Measured using a ‘Classic’ Current Cost unit (a clamp ammeter with short-range packet radio interface), wired up to a server’s RS-232 serial port using a home-made cable.  Data is received in an XML format, which a small Perl daemon receives and then inserts into an RRD.  The graph is SVG, generated on-the-fly by RRDtool from a Lua CGI script.

Household power consumption rises and falls each day, overall.  Large spikes usually represent the washing machine or another large appliance operating for a period of time.  The 1-hour resolution here is too coarse to show the higher, short-duration spikes of an electric kettle, or refrigerators that switch on/off more frequently.  A desktop PC or television causes a large step up or down in the readings.

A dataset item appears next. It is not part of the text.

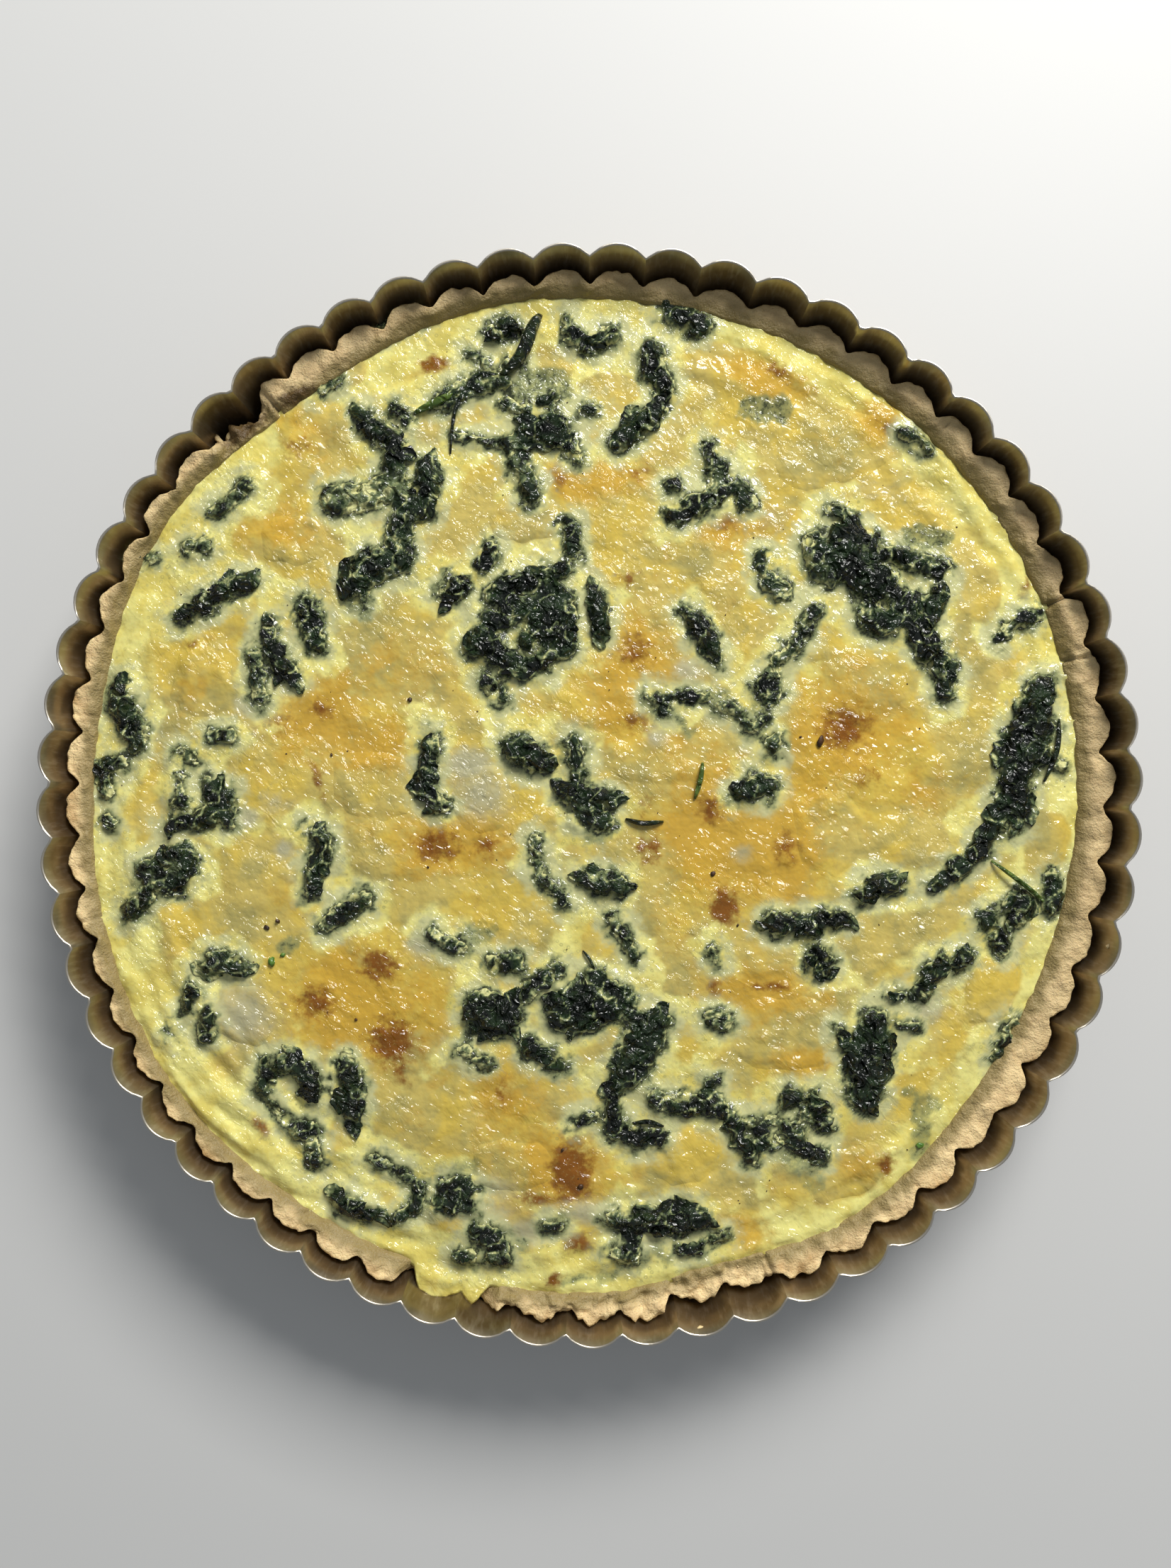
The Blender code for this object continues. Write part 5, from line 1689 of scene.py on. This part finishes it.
def scatter_flecks(top: BakedTop, seed: int, count: int, low: float, high: float) -> list:
    """Random small bits over the top: places, heights and sizes in mm."""
    chance = random.Random(seed)
    x, y, sizes = [], [], []
    for _ in range(count):
        angle, radius = chance.uniform(0, math.tau), 106 * math.sqrt(chance.random())
        x.append(radius * math.cos(angle))
        y.append(radius * math.sin(angle))
        sizes.append(chance.uniform(low, high))
    ground = top.relief.height(np.array(x), np.array(y))
    return list(zip(x, y, ground, sizes))


def main() -> None:
    """Dress the whole quiche and set up the studio."""
    logging.basicConfig(level=logging.INFO, format="%(message)s")
    names = sorted(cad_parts)
    spinach = [n for n in names if n.startswith("spinach_")]
    cheese = [n for n in names if n.startswith("cheese_")]
    filling = solid_tree("filling")
    edge = CustardEdge(filling)
    relief = Relief(filling, edge)
    top = BakedTop(edge, relief, LeafMap(spinach, relief), [])
    slices = [CheeseSlice(node, top) for node in cheese]
    top.slices = [one.spot for one in slices]
    FlutedTin().build()
    PastryCase(edge).build()
    top.build()
    for one in slices:
        one.build()
    torn = TornLeaf(LeafBed(top))
    leaf = LeafFinish("wet_spinach").material()
    for number, node in enumerate(spinach):
        SpinachClump(node, torn, 100 + number).build(leaf)
    SpinachScraps(TornLeaf(LeafBed(top, 0.52))).build(leaf)
    crumbs = [(c.x, c.y, crumb_height(math.hypot(c.x, c.y)), c.size) for c in CRUMBS]
    Sprinkle("pastry_crumbs", Slot.PASTRY, PastryFinish("loose_crumb").material(), 6).build(crumbs)
    stems = StemBundle(top)
    stems.build("dark_stems", False, leaf)
    green = LeafFinish("green_stem", (0.05, 0.09, 0.012), (0.11, 0.17, 0.03))
    stems.build("green_stems", True, green.material())
    char = FleckFinish("charred", (0.02, 0.008, 0.003), (0.07, 0.03, 0.01), 0.4).material()
    named = [(f.x, f.y, float(relief.height(np.array([f.x]), np.array([f.y]))[0]), f.size) for f in CHARS]
    Sprinkle("charred_bits", Slot.CUSTARD, char, 3).build(named + scatter_flecks(top, 13, 110, 0.2, 0.5))
    pea = FleckFinish("green_snippet", (0.05, 0.14, 0.012), (0.12, 0.24, 0.04), 0.3).material()
    named = [(f.x, f.y, float(relief.height(np.array([f.x]), np.array([f.y]))[0]), f.size) for f in PEAS]
    Sprinkle("green_snippets", Slot.SPINACH, pea, 4).build(named)
    Studio().build()


if __name__ == "__main__":
    main()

The blue line is an estimated theoretical minimum, comprised of appliances expected to draw power 24 hours a day (such as servers and networking gear).  If consumption does not drop down to this line in the early hours, then maybe other appliances have been left switched on.

Servers

Data retrieved from an APC SmartUPS’s USB interface using apcupsd, with a Dash shell script inserting readings periodically into an RRD.  The graph is generated by a different (older, less efficient) method than the graph above:  a PHP script invokes the rrdtool CLI program to update a PNG image file on-disk if needed, then the file’s contents are served by PHP.

The readings indicate the power consumption of a Sun Fire v20z server:  twin dual-core Opterons, with CPU frequency and voltage scaling enabled.  Power consumption increases when one or more CPU cores are busy.  Also an external RAID enclosure with 5 Fibre Channel disk drives.  Both the server and disk enclosure increase their fan speeds in hot weather and an increase in daytime power consumption can sometimes be seen.

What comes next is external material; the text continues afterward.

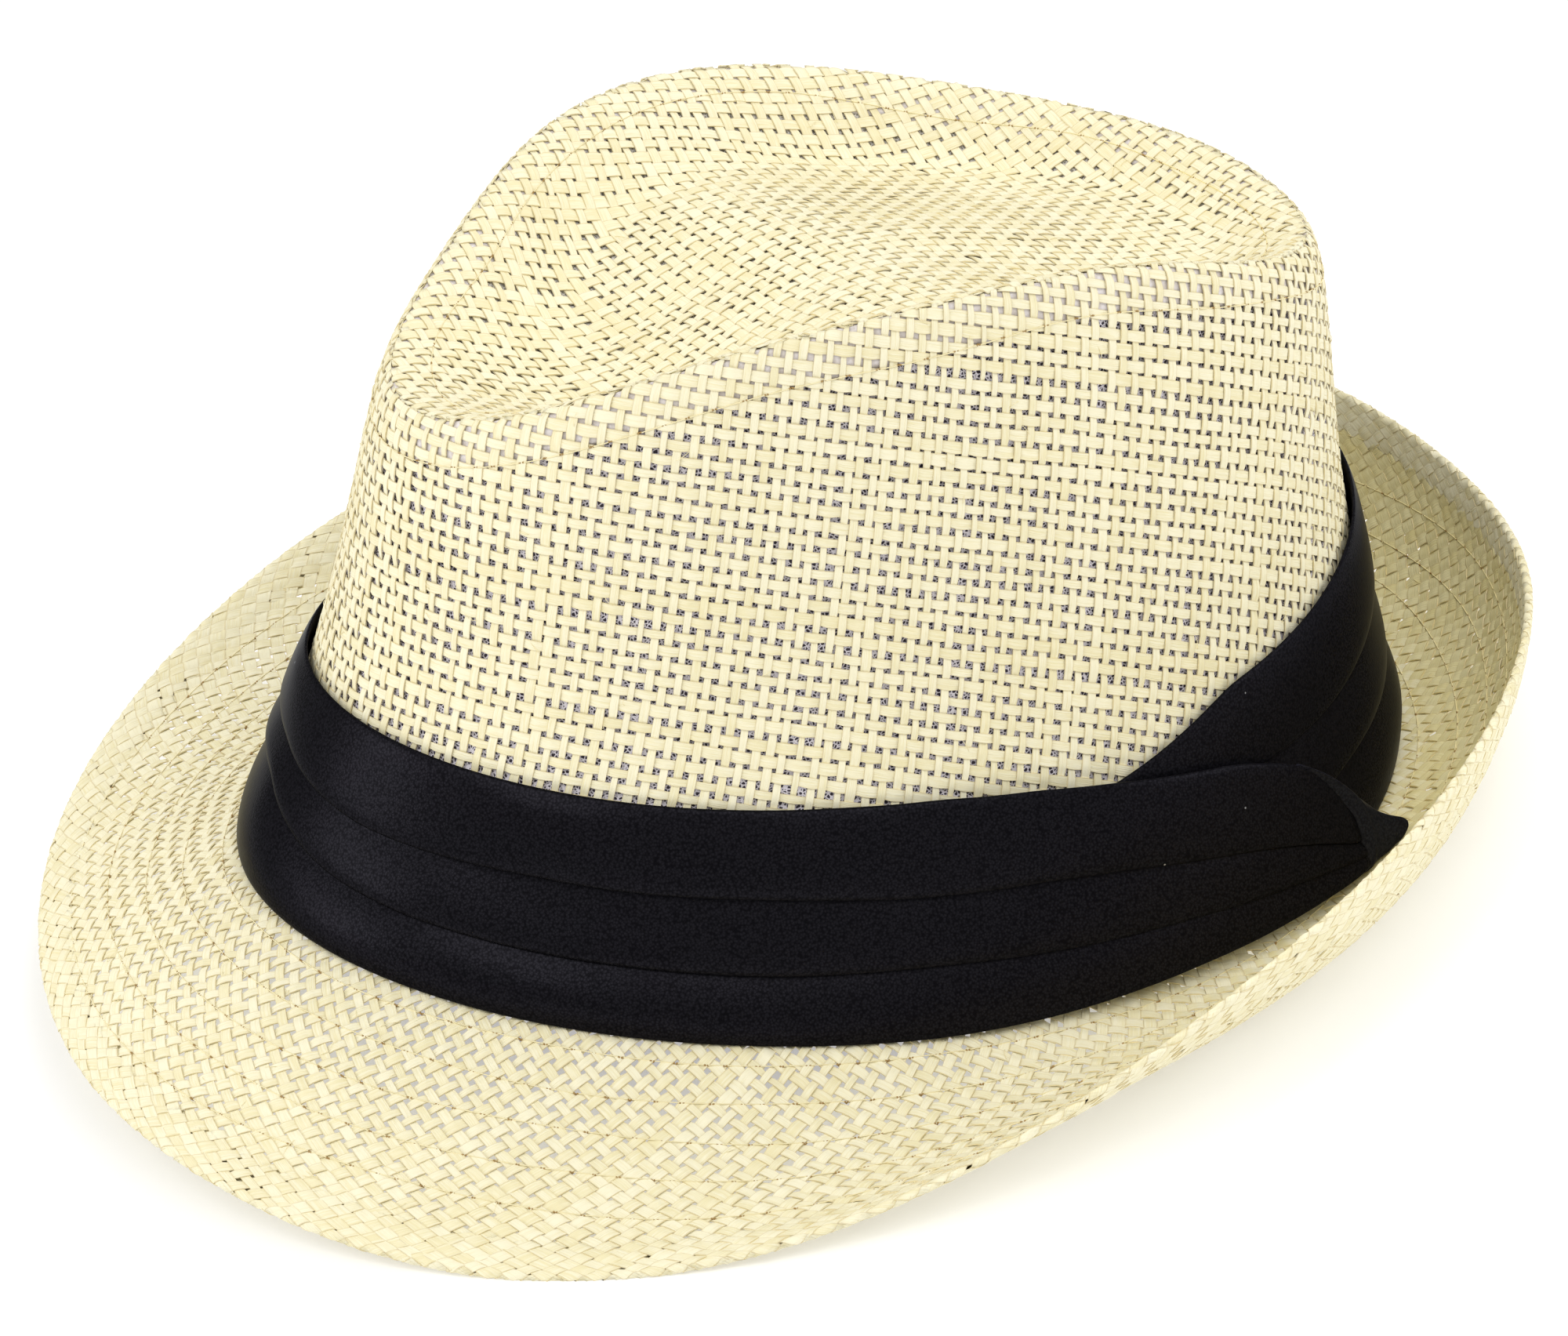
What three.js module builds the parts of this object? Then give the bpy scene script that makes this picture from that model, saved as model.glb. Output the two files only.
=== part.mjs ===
// A short-brimmed straw fedora: a woven crown sewn from a side wall and a dented top,
// a woven brim with a folded rim, a net lining, and a pleated black satin band that is
// gathered into a small knot. Millimetres, +Z up, front of the hat towards -Y,
// the wearer's left side towards +X. The hat stands on its own brim at z = 0.
import * as THREE from 'three';

// ---- driving dimensions, in the hat's own plane (before it settles on a table) ----
const HEAD_HALF_LENGTH = 103.0;   // half the length of the oval at the foot of the band
const HEAD_HALF_WIDTH = 83.7;     // half its width
const HEAD_EGG = 0.0753;          // how much wider the oval is behind the middle
const BASE_FRONT_BACK = -1.46;    // height of the foot: front-to-back part
const BASE_SADDLE = 4.22;         // height of the foot: saddle part
const BAND_HEIGHT = 38.9;         // mean height of the band's top edge
const BAND_TOP_FRONT_BACK = -5.88;
const BAND_TOP_SADDLE = 4.77;
const BAND_TOP_INSET = 10.35;     // how far the top edge leans in from the foot
const BAND_TOP_SHIFT = 2.7;       // how far the top edge's middle lies behind the foot's
const STRAW = 1.2;                // thickness of the woven straw
const NET = 1.0;                  // thickness of the net lining
const GAP = 0.3;                  // clearance between neighbouring pieces
const CROWN_INSET_FOOT = 2.6;     // crown wall inside the band's outer face at the foot
const CROWN_INSET_BAND_TOP = 1.4; // and at the band's top edge
const BRIM_MARGIN = 6.2;          // brim cloth that runs in under the crown wall
const RIM_THICK = 2.0;            // thickness of the folded rim
const CENTRE = new THREE.Vector3(0, 8, 99); // middle of the dented top
const STEPS = 54;                 // facets around the hat
const REST_TILT_DEG = 7.8;       // the hat leans back until brim edge and foot both touch
const REST_LIFT = 9.65;           // height of the hat's own plane above the table
const REST_SHIFT = [1.153, 3.969]; // brings the middle of the brim over the origin

// One row for every 30 degrees, counted from the front through the wearer's left:
// ridge width and height, dent's crease width and height, brim width, rim height,
// brim's slope at the crown and at the rim (degrees).
const COLS = ['ridge', 'ridgeZ', 'crease', 'creaseZ', 'brim', 'rimZ', 'slopeIn', 'slopeOut'];
const ROWS = [
  [0.73, 90.7, 0.45, 83, 35.7, -17.7, -24, -32],
  [0.74, 96.4, 0.45, 86, 40.4, -20.6, -26, -26],
  [0.72, 109.3, 0.46, 96, 41.9, -18.8, -27, -8],
  [0.72, 115.3, 0.48, 101, 38.5, 11.0, -24, 64],
  [0.74, 110.6, 0.52, 98, 28.1, 30.3, -8, 86],
  [0.82, 98.9, 0.60, 91, 21.4, 33.0, 6, 86],
  [0.82, 97.0, 0.66, 90, 24.1, 30.3, 8, 78],
  [0.80, 98.1, 0.66, 89.5, 30.2, 31.6, 5, 75],
  [0.76, 103.6, 0.60, 92, 36.3, 25.3, 0, 65],
  [0.73, 108.8, 0.50, 97, 41.4, 16.0, -5, 50],
  [0.66, 105.1, 0.46, 93, 41.6, -0.6, -14, 20],
  [0.66, 95.8, 0.42, 86, 37.1, -12.6, -22, -16],
];
const DEG = Math.PI / 180;

// smooth periodic curve through one column of the table
function column(name) {
  const values = ROWS.map((row) => row[COLS.indexOf(name)]);
  const n = values.length;
  const terms = [];
  for (let m = 0; m <= n / 2; m += 1) {
    const weight = (m === 0 || m === n / 2 ? 1 : 2) / n;
    let a = 0;
    let b = 0;
    values.forEach((v, j) => {
      a += weight * v * Math.cos((2 * Math.PI * m * j) / n);
      b += weight * v * Math.sin((2 * Math.PI * m * j) / n);
    });
    terms.push([a, b]);
  }
  return (t) => terms.reduce((sum, [a, b], m) => sum + a * Math.cos(m * t) + b * Math.sin(m * t), 0);
}
const AT = Object.fromEntries(COLS.map((name) => [name, column(name)]));

function smooth(x) {
  const c = Math.min(1, Math.max(0, x));
  return c * c * (3 - 2 * c);
}

// the head oval; t = 0 at the front, growing towards the wearer's left
function oval(t, inset, shift, z) {
  const x = (HEAD_HALF_WIDTH - inset) * Math.sin(t) * (1 - HEAD_EGG * Math.cos(t));
  const y = shift - (HEAD_HALF_LENGTH - inset) * Math.cos(t);
  return new THREE.Vector3(x, y, z);
}
function outward(t) {
  const p = oval(t, 0, 0, 0);
  return p.normalize();
}
function footZ(t) {
  return BASE_FRONT_BACK * Math.cos(t) + BASE_SADDLE * Math.cos(2 * t);
}
function bandTopZ(t) {
  return BAND_HEIGHT + BAND_TOP_FRONT_BACK * Math.cos(t) + BAND_TOP_SADDLE * Math.cos(2 * t);
}
function foot(t, inset) {
  return oval(t, inset, 0, footZ(t));
}
function bandTop(t, inset) {
  return oval(t, BAND_TOP_INSET + inset, BAND_TOP_SHIFT, bandTopZ(t));
}
function ridge(t) {
  const p = oval(t, 0, 0, 0).multiplyScalar(AT.ridge(t));
  return p.setZ(AT.ridgeZ(t));
}
function polar(t, slope, length) {
  return outward(t).multiplyScalar(Math.cos(slope) * length).setZ(Math.sin(slope) * length);
}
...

An external LTO-2 Ultrium tape backup drive operates on weekends but has its power manually switched off at other times.  The unit draws over 30 Watts when idle or waiting for a manual tape change, and over 50 Watts whilst writing.  Even more power is used by the server when writing backups, because it occupies a CPU core for compression and another for encryption (a pipeline with a large enough buffer in between to facilitate task parallelism, so it can complete faster).

A blue line also shows the UPS battery charge as a percentage.  If emergency power is ever needed, the line falls sharply, then rises again slowly as it is recharged.